I could live with your cheating but this makes it worse...the dinner, the real trees, the lovely real bridge and then the custard!
Picture with the different bowls looks like a Flemish master painter, love it!
(remember the meme? I do...if only I could think of a word starting with K...)
Well done for clearing your good Daring Bakers name. I did love the custard from that recipe, though I also wanted to flavor it up.
Ooops Inne: I did not mean to scold you it was more like a "you little rascal you...you are bad..." in a rebellious/funny way. Hope you did not take it the wrong way.
Love the fall pictures, you satisfy my craving for cooler days.
Bea, it can be so comforting to eat childhood dishes, non? Always brings on a flood of memories for me.

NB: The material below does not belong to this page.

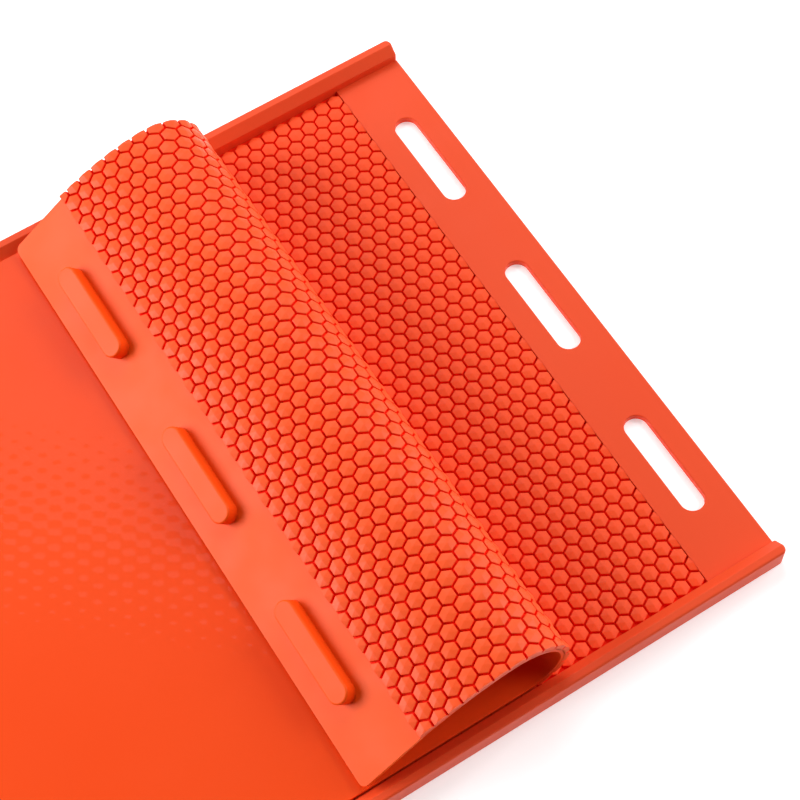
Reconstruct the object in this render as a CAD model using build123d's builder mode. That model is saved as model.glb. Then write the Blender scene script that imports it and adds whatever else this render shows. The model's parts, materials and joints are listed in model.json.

Baking Soda, don't be jealous. I'm sure you can find great Japanese food in Holland. And that real countryside? We hardly ever get to see that since we don't have a car and tend to get stuck in London... Thanks for the Flemish painting comment, that's a really nice thing to say.
Helene, I know, don't worry. I just got so many comments saying how good the custard was I felt morally obliged to make it. Ah, the fall pictures... That's the nice side of it. It also gets dark around 4pm and right now I'm stuck in an office where everybody is sniffing and coughing - that's the other side of fall.